TASK ▸ Could you give the data below again, exactly and completely?
** Begin **
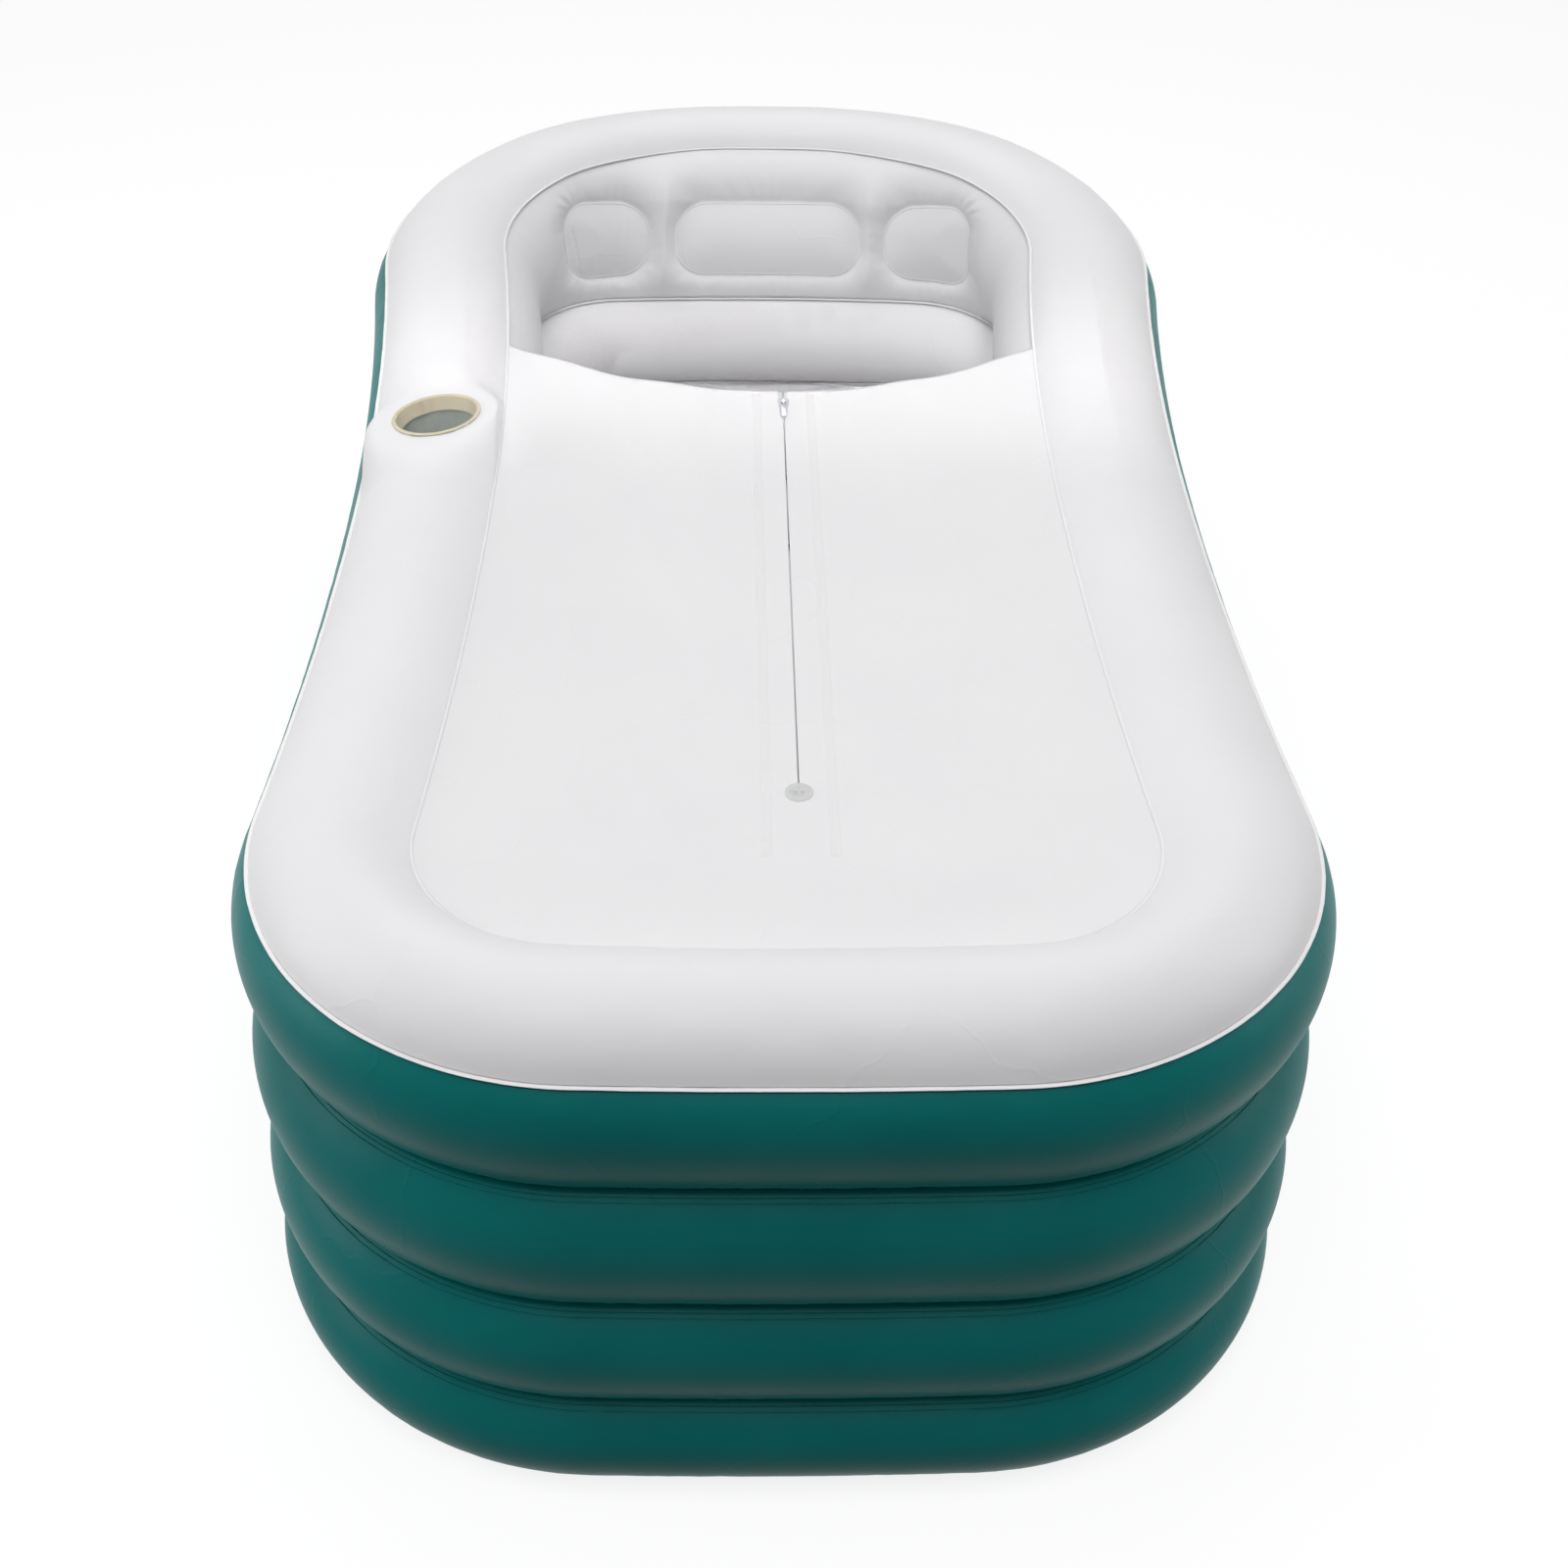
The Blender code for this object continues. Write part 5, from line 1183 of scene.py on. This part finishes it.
valve_plastic = moulded_material("valve plastic", (0.74, 0.77, 0.78), (0.68, 0.72, 0.74), 0.30,
                                 texture_depth=0.000003)
for number, ring_number in enumerate((1, 2, 4), 1):
    seat, neck = 0.0006, 0.0080
    flange = ((VALVE_NECK, 0), (0.0170, 0), (0.0175, 0.0004), (0.0174, 0.0009), (0.0168, 0.0012),
              (0.0160, 0.0011), (0.0157, 0.0014), (0.0150, 0.0014), (0.0147, 0.0011), (0.0128, 0.0012),
              (0.0121, 0.0018))
    profile = [(0.0095, -0.0120), (VALVE_NECK, -0.0120)]
    profile += [(radius, seat + height) for radius, height in flange]
    for thread in (0.0034, 0.0050, 0.0066):
        profile += [(0.0121, thread - 0.0005), (0.0125, thread - 0.0001), (0.0125, thread + 0.0001),
                    (0.0121, thread + 0.0005)]
    profile += [(0.0121, neck - 0.0003), (0.0118, neck), (0.0098, neck), (0.0095, neck - 0.0003)]
    collar = turned(profile, 72, valve_seats[ring_number])
    collar = add_piece(f"valve_{number}_collar", collar, valve_plastic)
    fit(collar, "valve_plastic", f"valve_collar_{number}")
    cap = cap_mesh(neck + 0.0003, 0.0145, 0.0030, 0.0089, -0.0100, 36)
    cap = add_piece(f"valve_{number}_cap", placed(cap, valve_seats[ring_number]), valve_plastic)
    fit(cap, "valve_plastic", f"valve_cap_{number}", body=f"valve_cap_{number}")


# Drain: a short tube of the same plastic through the lowest ring at the waist, welded to the film
# by a flange at each wall. A plain cap closes its outer end.
inner_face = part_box("drain_fitting")[0].x - drain_seat.translation.x
flange_profile = ((0.0115, 0.0002), (0.0117, 0), (0.0185, 0), (0.0190, 0.0005), (0.0190, 0.0010),
                  (0.0186, 0.0014), (DRAIN_TUBE, 0.0014))
profile = [(radius, inner_face + height) for radius, height in flange_profile]
profile += [(DRAIN_TUBE, 0.0060), (0.0134, 0.0064), (0.0118, 0.0064), (0.0115, 0.0061)]
tube = add_piece("drain_tube", turned(profile, 72, drain_seat), valve_plastic)
fit(tube, "valve_plastic", "drain_fitting")
profile = [(0.0141, 0.0010), (0.0185, 0.0010), (0.0190, 0.0014), (0.0188, 0.0020), (0.0182, 0.0024),
           (0.0172, 0.0022), (0.0168, 0.0024), (0.0162, 0.0024), (0.0158, 0.0022), (0.0141, 0.0024)]
flange = add_piece("drain_flange", turned(profile, 72, drain_seat), valve_plastic)
fit(flange, "valve_plastic", "drain_outer_flange")
cap = cap_mesh(0.0067, 0.0158, 0.0026, 0.0109, 0.0037, 0)
cap_place = drain_seat @ Matrix.Rotation(math.pi / 2, 4, "Z")
cap = add_piece("drain_cover", placed(cap, cap_place), valve_plastic)
fit(cap, "valve_plastic", "drain_cap", body="drain_cap")


# Studio: a pale floor, a white surround that only the camera and reflections see, and soft lamps.
def seen_rays(tree):
    """1 for the rays that see a surface straight, in a reflection or through something clear."""
    rays = put(tree, "ShaderNodeLightPath").outputs
    seen = calc(tree, "MAXIMUM", rays["Is Camera Ray"], rays["Is Glossy Ray"])
    return calc(tree, "MAXIMUM", seen, rays["Is Transmission Ray"])


def backdrop_material(name, lit, glow):
    """Diffuse ground for light, with a white glow for camera, glossy and transmission rays."""
    material = bpy.data.materials.new(name)
    material.use_nodes = True
    tree = material.node_tree
    tree.nodes.clear()
    ground = put(tree, "ShaderNodeBsdfDiffuse", {"Color": (*lit, 1)})
    faint = put(tree, "ShaderNodeBsdfDiffuse", {"Color": (0.22, 0.22, 0.22, 1)})
    bright = put(tree, "ShaderNodeEmission", {"Color": (1, 1, 1, 1), "Strength": glow})
    shown = put(tree, "ShaderNodeAddShader", {0: faint.outputs[0], 1: bright.outputs[0]})
    mix = put(tree, "ShaderNodeMixShader",
              {0: seen_rays(tree), 1: ground.outputs[0], 2: shown.outputs[0]})
    put(tree, "ShaderNodeOutputMaterial", {"Surface": mix.outputs[0]})
    return material


bm = bmesh.new()
under_tub = Matrix.Translation((0, 0, -0.0005))
bmesh.ops.create_grid(bm, x_segments=1, y_segments=1, size=14.0, matrix=under_tub)
ground = add_piece("ground", bm, backdrop_material("ground", (0.07, 0.045, 0.035), 0.84))

world = bpy.data.worlds.new("studio")
bpy.context.scene.world = world
world.use_nodes = True
tree = world.node_tree
tree.nodes.clear()
soft = put(tree, "ShaderNodeBackground", {"Color": (0.90, 0.94, 1.0, 1), "Strength": 0.08})
white = put(tree, "ShaderNodeBackground", {"Color": (1, 1, 1, 1), "Strength": 1.0})
mix = put(tree, "ShaderNodeMixShader", {0: seen_rays(tree), 1: soft.outputs[0], 2: white.outputs[0]})
put(tree, "ShaderNodeOutputWorld", {"Surface": mix.outputs[0]})


def add_lamp(name, place, target, size, power, spread=180):
    """A rectangular soft lamp aimed at a target; a small spread is a grid over it."""
    light = bpy.data.lights.new(name, "AREA")
    light.shape = "RECTANGLE"
    light.size, light.size_y = size
    light.energy = power
    light.spread = math.radians(spread)
    lamp = bpy.data.objects.new(name, light)
    bpy.context.scene.collection.objects.link(lamp)
    lamp.location = place
    lamp.rotation_euler = (Vector(target) - Vector(place)).to_track_quat("-Z", "Y").to_euler()


add_lamp("overhead", (0.0, 1.2, 3.0), (0.0, 0.25, 0.3), (3.4, 3.4), 43)
add_lamp("key", (0.0, -2.0, 4.4), (0.0, -0.2, 0.3), (2.4, 2.4), 72)
add_lamp("front", (0.0, -4.0, 3.0), (0.0, 0.0, 0.3), (3.2, 1.8), 17)
add_lamp("gridded", (-0.2, -1.4, 1.6), (-0.2, 0.52, 0.22), (1.2, 0.06), 0.18, 8)
add_lamp("left side", (-3.0, -0.6, 1.3), (0.0, 0.0, 0.3), (1.6, 2.4), 42)
add_lamp("right side", (3.2, -0.4, 1.4), (0.0, 0.0, 0.3), (1.6, 2.4), 30)

# Camera: the photograph's viewpoint, above the foot end and looking down the tub.
camera_data = bpy.data.cameras.new("camera")
camera_data.sensor_fit = "HORIZONTAL"
SENSOR, FOCAL_PIXELS, PHOTO_PIXELS = 36.0, 2422, 1600
camera_data.sensor_width = SENSOR
camera_data.lens = SENSOR * FOCAL_PIXELS / PHOTO_PIXELS
camera = bpy.data.objects.new("camera", camera_data)
bpy.context.scene.collection.objects.link(camera)
camera.matrix_world = (
    Matrix.Translation((-0.053, -1.903, 1.631))
    @ Matrix.Rotation(math.radians(-2.06), 4, "Z")
    @ Matrix.Rotation(math.radians(90 - 39.12), 4, "X")
    @ Matrix.Rotation(math.radians(1.39), 4, "Z")
)
bpy.context.scene.camera = camera
bpy.context.scene.view_settings.view_transform = "Standard"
** End **
SOLUTION BELOW ▸
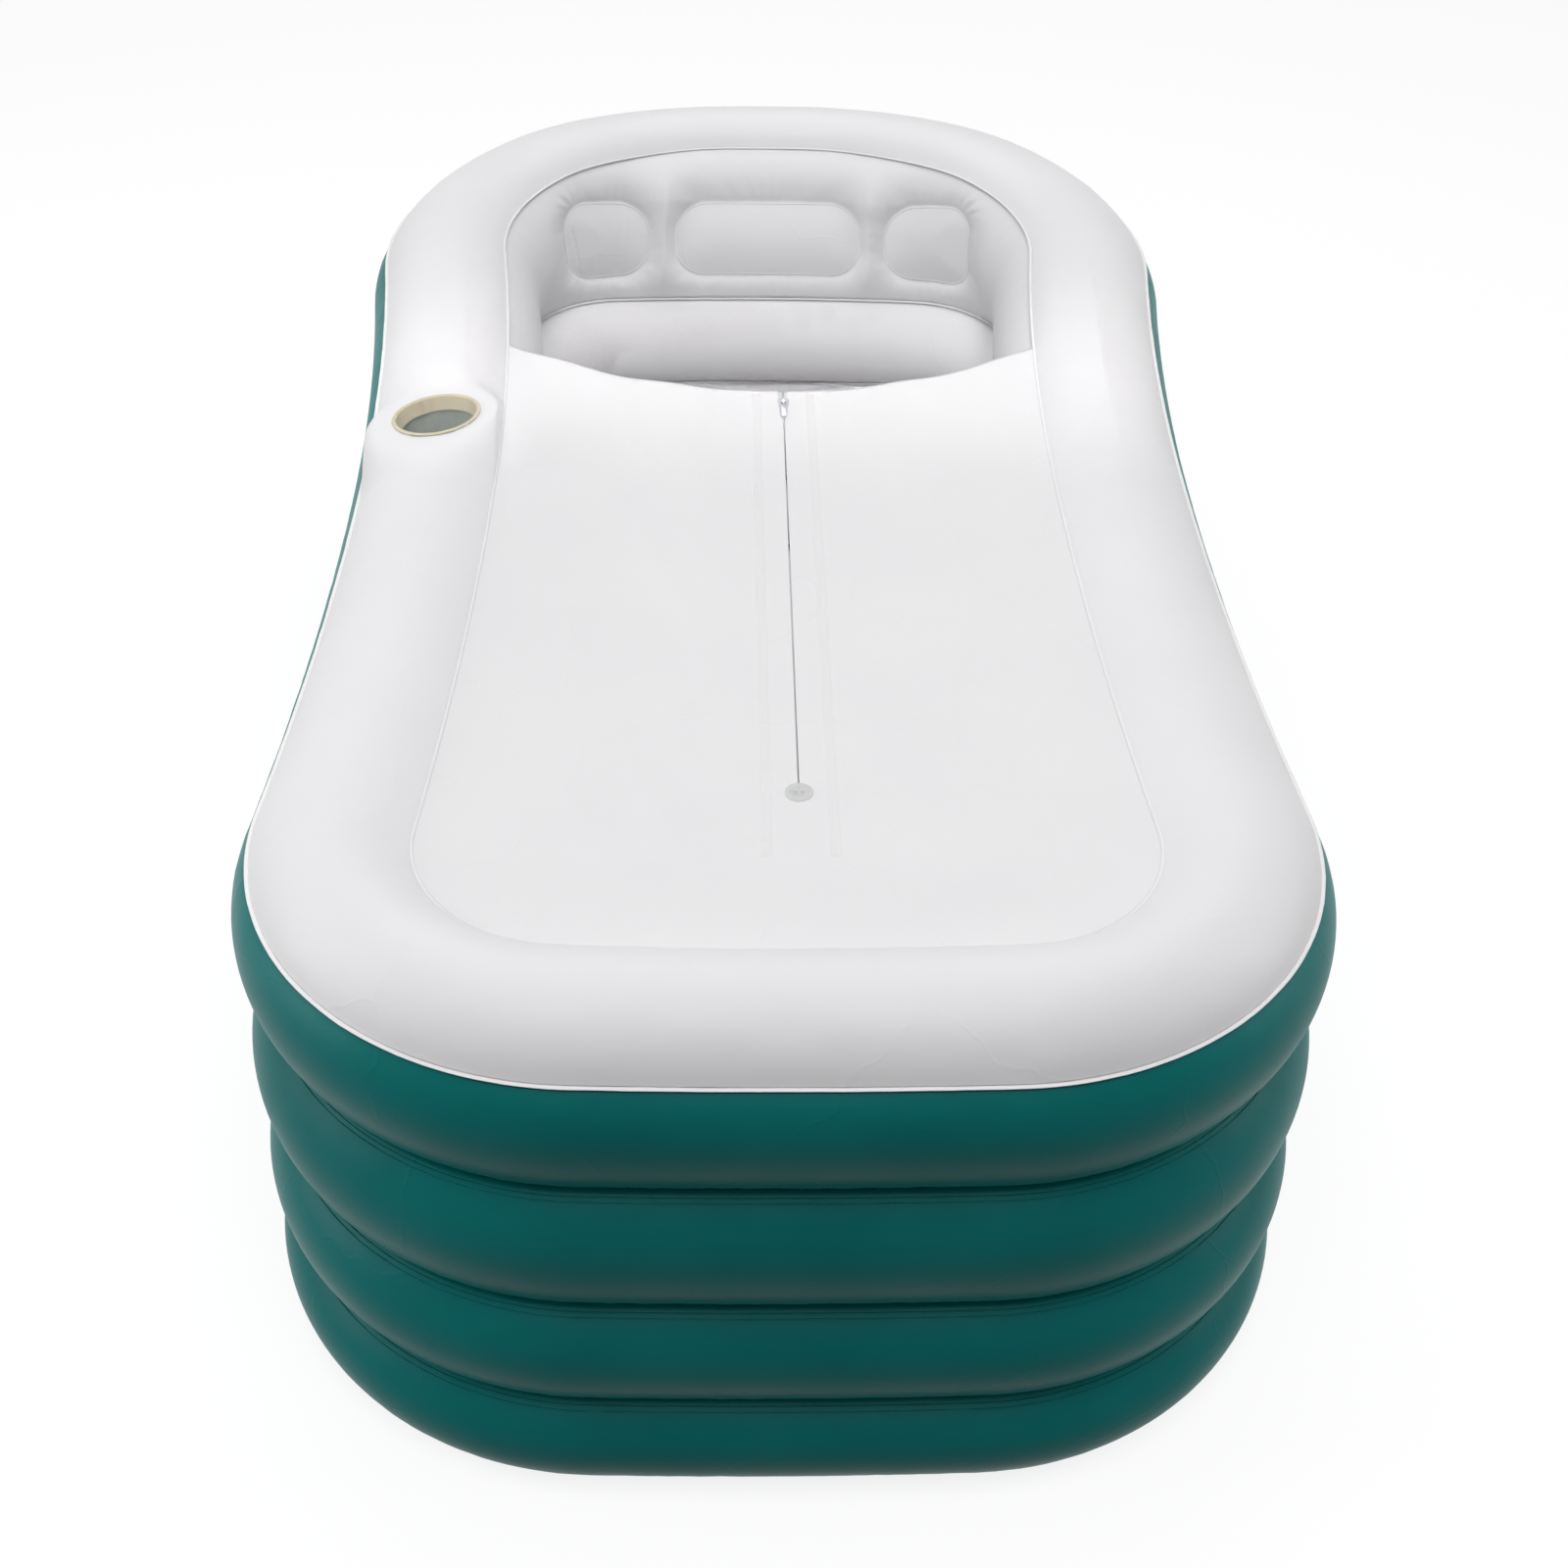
The Blender code for this object continues. Write part 5, from line 1183 of scene.py on. This part finishes it.
valve_plastic = moulded_material("valve plastic", (0.74, 0.77, 0.78), (0.68, 0.72, 0.74), 0.30,
                                 texture_depth=0.000003)
for number, ring_number in enumerate((1, 2, 4), 1):
    seat, neck = 0.0006, 0.0080
    flange = ((VALVE_NECK, 0), (0.0170, 0), (0.0175, 0.0004), (0.0174, 0.0009), (0.0168, 0.0012),
              (0.0160, 0.0011), (0.0157, 0.0014), (0.0150, 0.0014), (0.0147, 0.0011), (0.0128, 0.0012),
              (0.0121, 0.0018))
    profile = [(0.0095, -0.0120), (VALVE_NECK, -0.0120)]
    profile += [(radius, seat + height) for radius, height in flange]
    for thread in (0.0034, 0.0050, 0.0066):
        profile += [(0.0121, thread - 0.0005), (0.0125, thread - 0.0001), (0.0125, thread + 0.0001),
                    (0.0121, thread + 0.0005)]
    profile += [(0.0121, neck - 0.0003), (0.0118, neck), (0.0098, neck), (0.0095, neck - 0.0003)]
    collar = turned(profile, 72, valve_seats[ring_number])
    collar = add_piece(f"valve_{number}_collar", collar, valve_plastic)
    fit(collar, "valve_plastic", f"valve_collar_{number}")
    cap = cap_mesh(neck + 0.0003, 0.0145, 0.0030, 0.0089, -0.0100, 36)
    cap = add_piece(f"valve_{number}_cap", placed(cap, valve_seats[ring_number]), valve_plastic)
    fit(cap, "valve_plastic", f"valve_cap_{number}", body=f"valve_cap_{number}")


# Drain: a short tube of the same plastic through the lowest ring at the waist, welded to the film
# by a flange at each wall. A plain cap closes its outer end.
inner_face = part_box("drain_fitting")[0].x - drain_seat.translation.x
flange_profile = ((0.0115, 0.0002), (0.0117, 0), (0.0185, 0), (0.0190, 0.0005), (0.0190, 0.0010),
                  (0.0186, 0.0014), (DRAIN_TUBE, 0.0014))
profile = [(radius, inner_face + height) for radius, height in flange_profile]
profile += [(DRAIN_TUBE, 0.0060), (0.0134, 0.0064), (0.0118, 0.0064), (0.0115, 0.0061)]
tube = add_piece("drain_tube", turned(profile, 72, drain_seat), valve_plastic)
fit(tube, "valve_plastic", "drain_fitting")
profile = [(0.0141, 0.0010), (0.0185, 0.0010), (0.0190, 0.0014), (0.0188, 0.0020), (0.0182, 0.0024),
           (0.0172, 0.0022), (0.0168, 0.0024), (0.0162, 0.0024), (0.0158, 0.0022), (0.0141, 0.0024)]
flange = add_piece("drain_flange", turned(profile, 72, drain_seat), valve_plastic)
fit(flange, "valve_plastic", "drain_outer_flange")
cap = cap_mesh(0.0067, 0.0158, 0.0026, 0.0109, 0.0037, 0)
cap_place = drain_seat @ Matrix.Rotation(math.pi / 2, 4, "Z")
cap = add_piece("drain_cover", placed(cap, cap_place), valve_plastic)
fit(cap, "valve_plastic", "drain_cap", body="drain_cap")


# Studio: a pale floor, a white surround that only the camera and reflections see, and soft lamps.
def seen_rays(tree):
    """1 for the rays that see a surface straight, in a reflection or through something clear."""
    rays = put(tree, "ShaderNodeLightPath").outputs
    seen = calc(tree, "MAXIMUM", rays["Is Camera Ray"], rays["Is Glossy Ray"])
    return calc(tree, "MAXIMUM", seen, rays["Is Transmission Ray"])


def backdrop_material(name, lit, glow):
    """Diffuse ground for light, with a white glow for camera, glossy and transmission rays."""
    material = bpy.data.materials.new(name)
    material.use_nodes = True
    tree = material.node_tree
    tree.nodes.clear()
    ground = put(tree, "ShaderNodeBsdfDiffuse", {"Color": (*lit, 1)})
    faint = put(tree, "ShaderNodeBsdfDiffuse", {"Color": (0.22, 0.22, 0.22, 1)})
    bright = put(tree, "ShaderNodeEmission", {"Color": (1, 1, 1, 1), "Strength": glow})
    shown = put(tree, "ShaderNodeAddShader", {0: faint.outputs[0], 1: bright.outputs[0]})
    mix = put(tree, "ShaderNodeMixShader",
              {0: seen_rays(tree), 1: ground.outputs[0], 2: shown.outputs[0]})
    put(tree, "ShaderNodeOutputMaterial", {"Surface": mix.outputs[0]})
    return material


bm = bmesh.new()
under_tub = Matrix.Translation((0, 0, -0.0005))
bmesh.ops.create_grid(bm, x_segments=1, y_segments=1, size=14.0, matrix=under_tub)
ground = add_piece("ground", bm, backdrop_material("ground", (0.07, 0.045, 0.035), 0.84))

world = bpy.data.worlds.new("studio")
bpy.context.scene.world = world
world.use_nodes = True
tree = world.node_tree
tree.nodes.clear()
soft = put(tree, "ShaderNodeBackground", {"Color": (0.90, 0.94, 1.0, 1), "Strength": 0.08})
white = put(tree, "ShaderNodeBackground", {"Color": (1, 1, 1, 1), "Strength": 1.0})
mix = put(tree, "ShaderNodeMixShader", {0: seen_rays(tree), 1: soft.outputs[0], 2: white.outputs[0]})
put(tree, "ShaderNodeOutputWorld", {"Surface": mix.outputs[0]})


def add_lamp(name, place, target, size, power, spread=180):
    """A rectangular soft lamp aimed at a target; a small spread is a grid over it."""
    light = bpy.data.lights.new(name, "AREA")
    light.shape = "RECTANGLE"
    light.size, light.size_y = size
    light.energy = power
    light.spread = math.radians(spread)
    lamp = bpy.data.objects.new(name, light)
    bpy.context.scene.collection.objects.link(lamp)
    lamp.location = place
    lamp.rotation_euler = (Vector(target) - Vector(place)).to_track_quat("-Z", "Y").to_euler()


add_lamp("overhead", (0.0, 1.2, 3.0), (0.0, 0.25, 0.3), (3.4, 3.4), 43)
add_lamp("key", (0.0, -2.0, 4.4), (0.0, -0.2, 0.3), (2.4, 2.4), 72)
add_lamp("front", (0.0, -4.0, 3.0), (0.0, 0.0, 0.3), (3.2, 1.8), 17)
add_lamp("gridded", (-0.2, -1.4, 1.6), (-0.2, 0.52, 0.22), (1.2, 0.06), 0.18, 8)
add_lamp("left side", (-3.0, -0.6, 1.3), (0.0, 0.0, 0.3), (1.6, 2.4), 42)
add_lamp("right side", (3.2, -0.4, 1.4), (0.0, 0.0, 0.3), (1.6, 2.4), 30)

# Camera: the photograph's viewpoint, above the foot end and looking down the tub.
camera_data = bpy.data.cameras.new("camera")
camera_data.sensor_fit = "HORIZONTAL"
SENSOR, FOCAL_PIXELS, PHOTO_PIXELS = 36.0, 2422, 1600
camera_data.sensor_width = SENSOR
camera_data.lens = SENSOR * FOCAL_PIXELS / PHOTO_PIXELS
camera = bpy.data.objects.new("camera", camera_data)
bpy.context.scene.collection.objects.link(camera)
camera.matrix_world = (
    Matrix.Translation((-0.053, -1.903, 1.631))
    @ Matrix.Rotation(math.radians(-2.06), 4, "Z")
    @ Matrix.Rotation(math.radians(90 - 39.12), 4, "X")
    @ Matrix.Rotation(math.radians(1.39), 4, "Z")
)
bpy.context.scene.camera = camera
bpy.context.scene.view_settings.view_transform = "Standard"